I have adopted enough pessimism and enough of the Stoic worldview that I will not be disappointed. I expect nothing.

The Best, the Worst, and Bush

Nick Kristof's Sunday column has two themes: where W stands on the lists of worst American Presidents, and his notion of what changes we need in foreign policy.

Kristof thinks it's a tie between W and James Buchanan for the worst. In fact, it's probably early to evaluate W definitively, but I don't think he's the worst of the worst. My candidate for the worst is Woodrow Wilson, whose intervention in WWI was a key link in the chain to the disasters of the murderous Twentieth Century.

The best, besides Washington? Probably Calvin Coolidge. The historians traditionally give high marks to wartime Presidents, at least in victorious wars. The ones who avoided war, avoided dangerous innovations, and presided over domestic tranquility are underrated. This is not the time to revive the whole Lincoln controversy--great man or tyrant?

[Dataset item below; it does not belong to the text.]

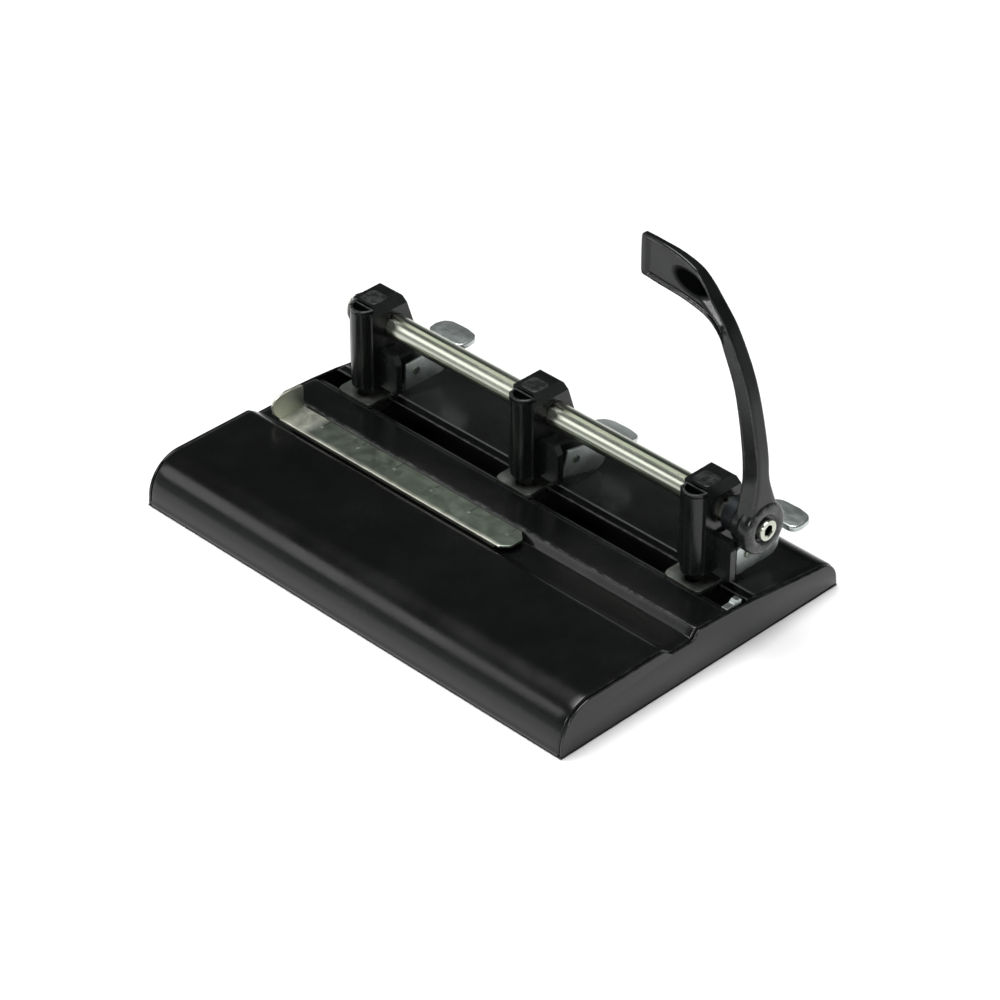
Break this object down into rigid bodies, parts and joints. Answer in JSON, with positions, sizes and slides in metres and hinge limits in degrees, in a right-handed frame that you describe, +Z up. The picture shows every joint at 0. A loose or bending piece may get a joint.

Kristof's other theme is his vision of internationalism. Aside from a rather naïve reverence for international organizations, including apparently the thieving UN, Kristof, like the neocons, seems to accept the notion that this country has some kind of high moral calling in world affairs, and should meddle abroad. Kristof simply wants to be nicer to other countries and more respectful of international institutions. Why not sharply reduce foreign entanglements of all kinds? It's not a question of unilateralism vs. multilateralism, but of hubristic activism versus a cautious modesty.

Stay out of other people's business, and keep our powder dry.